One of the most useful z-test applications in market research is
determining whether or not one proportion significantly differs from
another. For example, we may discover that the proportion of Internet users
in one geographic region exceeds that of another.
Correlation Analysis (r)
Correlation measures the degree of relationship between one variable and
another. There may be, for instance, a high correlation between those who
have two or more phone lines in their household and time spent on the
Internet. One must note, however, that correlation is a measure of linear
(i.e., straight line) relationships. If the two variables of interest have a
non-linear relationship such as an inverted U, the correlation coefficient
(r) will fail to detect a relationship when one is actually present.
Analysis of Variance (ANOVA)
This procedure is useful for detecting mean differences among three or
more groups. ANOVA is a viable alternative to conducting numerous t-tests
because the analysis controls for chance findings (Type I error). To assess
differences in the average number of hours spent on the Internet among PC
owners in four countries, ANOVA would be an appropriate tool. Similar to
other statistical techniques, ANOVA is not immune from Type I error when
used repeatedly with a data set. To address this problem, MANOVA (explained
below) should be employed.
Multivariate Analysis of Variance (MANOVA)
This analysis can detect mean differences among a number of different groups
on several different measures while protecting for chance findings. The
method is an efficient and powerful analysis for large research studies in
which there are a variety of segments being assessed on a number of
different measures.
Analysis of Covariance (ANCOVA)
This procedure is useful for detecting mean differences among three or
more groups while holding one variable constant. To assess differences in
the average number of hours spent on the Internet among PC owners in four
countries, while controlling for access speed, ANCOVA would be an
appropriate analytic tool. ANCOVA is particularly useful in research
situations where a variable, such as income, gender, education, or age, can
potentially obscure or bias the results.
Multivariate Analysis of Covariance (MANCOVA)

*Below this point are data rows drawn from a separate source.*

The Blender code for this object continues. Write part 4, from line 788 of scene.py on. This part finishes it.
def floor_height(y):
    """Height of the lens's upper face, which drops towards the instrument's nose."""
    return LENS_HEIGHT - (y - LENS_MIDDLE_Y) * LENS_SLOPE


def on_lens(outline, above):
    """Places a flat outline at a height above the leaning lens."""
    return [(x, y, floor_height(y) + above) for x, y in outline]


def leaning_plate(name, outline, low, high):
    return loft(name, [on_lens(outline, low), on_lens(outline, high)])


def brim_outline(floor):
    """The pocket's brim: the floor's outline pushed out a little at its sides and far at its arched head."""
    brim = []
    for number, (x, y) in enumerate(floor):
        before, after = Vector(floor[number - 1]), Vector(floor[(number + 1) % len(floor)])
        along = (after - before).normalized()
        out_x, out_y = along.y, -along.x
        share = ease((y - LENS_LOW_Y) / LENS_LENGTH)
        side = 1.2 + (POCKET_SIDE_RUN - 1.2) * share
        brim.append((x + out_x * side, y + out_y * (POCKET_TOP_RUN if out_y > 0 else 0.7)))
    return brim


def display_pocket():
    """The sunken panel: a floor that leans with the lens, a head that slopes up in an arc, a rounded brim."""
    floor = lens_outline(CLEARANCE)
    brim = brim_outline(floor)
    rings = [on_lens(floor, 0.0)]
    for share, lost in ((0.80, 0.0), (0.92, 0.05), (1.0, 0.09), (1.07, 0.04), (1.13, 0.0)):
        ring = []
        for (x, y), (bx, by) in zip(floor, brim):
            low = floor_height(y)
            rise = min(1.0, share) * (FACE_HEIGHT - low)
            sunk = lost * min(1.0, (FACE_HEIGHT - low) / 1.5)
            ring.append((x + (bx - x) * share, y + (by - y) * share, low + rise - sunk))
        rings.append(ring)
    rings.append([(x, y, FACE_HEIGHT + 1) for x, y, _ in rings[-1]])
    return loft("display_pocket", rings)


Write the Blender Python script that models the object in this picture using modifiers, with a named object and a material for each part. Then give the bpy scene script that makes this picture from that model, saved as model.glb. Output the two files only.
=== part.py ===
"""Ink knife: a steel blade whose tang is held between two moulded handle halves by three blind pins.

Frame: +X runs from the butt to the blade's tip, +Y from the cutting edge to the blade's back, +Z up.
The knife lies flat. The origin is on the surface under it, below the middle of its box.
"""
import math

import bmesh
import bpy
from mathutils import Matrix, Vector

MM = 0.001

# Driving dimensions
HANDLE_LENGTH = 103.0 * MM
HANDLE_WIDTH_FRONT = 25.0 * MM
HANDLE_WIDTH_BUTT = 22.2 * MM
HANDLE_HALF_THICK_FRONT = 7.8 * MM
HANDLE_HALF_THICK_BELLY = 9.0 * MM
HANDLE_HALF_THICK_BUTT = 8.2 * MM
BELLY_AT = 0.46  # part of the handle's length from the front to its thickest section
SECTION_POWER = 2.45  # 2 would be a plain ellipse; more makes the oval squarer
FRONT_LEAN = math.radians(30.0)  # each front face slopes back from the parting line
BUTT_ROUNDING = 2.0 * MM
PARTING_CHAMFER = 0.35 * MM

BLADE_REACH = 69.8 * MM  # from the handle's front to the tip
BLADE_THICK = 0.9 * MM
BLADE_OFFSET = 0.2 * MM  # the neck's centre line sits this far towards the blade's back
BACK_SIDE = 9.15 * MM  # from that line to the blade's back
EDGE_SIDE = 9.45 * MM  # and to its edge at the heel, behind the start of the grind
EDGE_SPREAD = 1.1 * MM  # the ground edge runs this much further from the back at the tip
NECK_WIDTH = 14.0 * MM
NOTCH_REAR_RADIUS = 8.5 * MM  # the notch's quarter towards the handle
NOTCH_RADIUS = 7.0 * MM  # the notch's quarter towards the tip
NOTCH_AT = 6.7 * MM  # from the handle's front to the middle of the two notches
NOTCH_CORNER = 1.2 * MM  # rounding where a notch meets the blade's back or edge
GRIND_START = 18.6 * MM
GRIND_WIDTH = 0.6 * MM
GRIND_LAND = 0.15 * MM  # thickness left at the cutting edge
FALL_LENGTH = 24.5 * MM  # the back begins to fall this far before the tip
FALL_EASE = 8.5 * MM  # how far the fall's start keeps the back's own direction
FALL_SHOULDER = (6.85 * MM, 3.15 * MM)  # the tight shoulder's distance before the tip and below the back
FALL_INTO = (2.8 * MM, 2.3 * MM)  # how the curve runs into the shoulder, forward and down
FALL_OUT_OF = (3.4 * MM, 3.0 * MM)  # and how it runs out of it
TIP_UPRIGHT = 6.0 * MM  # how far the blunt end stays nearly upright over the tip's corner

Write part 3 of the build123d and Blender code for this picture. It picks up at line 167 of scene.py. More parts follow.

This analysis can detect mean differences among a number of different
groups on several different measures, while holding one or more variables
constant. The method is useful for research studies where there are a
variety of segments being assessed on a number of different measures, where
one or more variables needs to be controlled for that may potentially bias
the results.
Repeated Measures ANOVA, ANCOVA, MANOVA, MANCOVA
In ANOVA, ANCOVA, MANOVA, MANCOVA, the respondent is assessed once for each
measure. In repeated measures ANOVA-based designs, the respondent is
measured several times. For instance, data collected through measuring the
number of online purchase transactions made by different buying segments per
quarter would be appropriate for this analysis. Accuracy is increased when
measuring a respondent on several occasions as opposed to one, thus making a
repeated measures approach one of the more powerful analytic techniques.
Conjoint and Discrete Choice
These techniques identify buyer preferences for product features, the
most desired set of features for a product, and what tradeoffs buyers are
willing to make for their desired product. The techniques are thus effective
tools for developing a successful product design and bundling of product or
service offerings.
CHAID, Exhaustive CHAID, C & RT, QUEST
These are all tree-based tools that segment groups of respondents that
share similar characteristics. CHAID (Chi-squared Automatic Interaction
Detector) and Exhaustive CHAID are ideal for visualizing large data sets for
consumer profiles and segments. C&RT (Classification and Regression Tree)
and QUEST (Quick Unbiased Efficient Statistical Tree) provide similar
results but, unlike CHAID techniques, produce trees with binary splits which
are more appropriate for some types of research. All four techniques are
effective variable reduction tools and precursors to other types of
analyses, such as regression and higher-order predictive models.
Discriminant Analysis
Discriminant analysis is useful for finding a group of variables (i.e.,
a discriminant function) that distinguishes one group from another. Although
it works well for group membership situations, it is not as robust to
statistical violations as, for example, logistic regression that will
provide similar information.
Factor Analysis, Principal Components, and Cluster Analysis
In the realm of market research, these variable reduction schemes
identify underlying dimensions of what respondents may be thinking when, for
example, evaluating a product or service. Please note that these analyses do
not test whether the dimensions that surface relate to a specified outcome
(e.g., an online purchase). Regression or higher-order predictive models,
such as RPM, are required to assess whether the dimensions have any
predictive value.
Perceptual Mapping Analysis
This technique is particularly effective for exploring branding issues.
Several brands can be compared and contrasted, on a number of different
attributes, in one comprehensive picture. A perceptual map may indicate that
several brands of laptops are perceived similarly in terms of price,
performance, and wireless capabilities, but not in terms of reliability and
warranty coverage. Another advantage of perceptual maps is that the data
required to construct them is straightforward and typically not difficult to
collect – consumers usually rate the product/service attributes on simple
Likert-type scales (e.g., ranging from strongly agree to strongly disagree).
Cluster analysis
Through Cluster analysis, you receive exact information about your
target audience. Their objective is to identify transparent representation
of the information contained within the data. From this, it is possible to
develop target group typologies. The process is based on similarity
categories of the survey elements within homogenous groups. The objective of
cluster analysis is to identify groups that resemble each other. Generally,
several variables that appear to be similar are selected to ascertain
"Similarity" and establish the measure of similarity of the respective
characteristics. As there is not only one process of cluster analysis, a
process for the individual survey objective is constructed.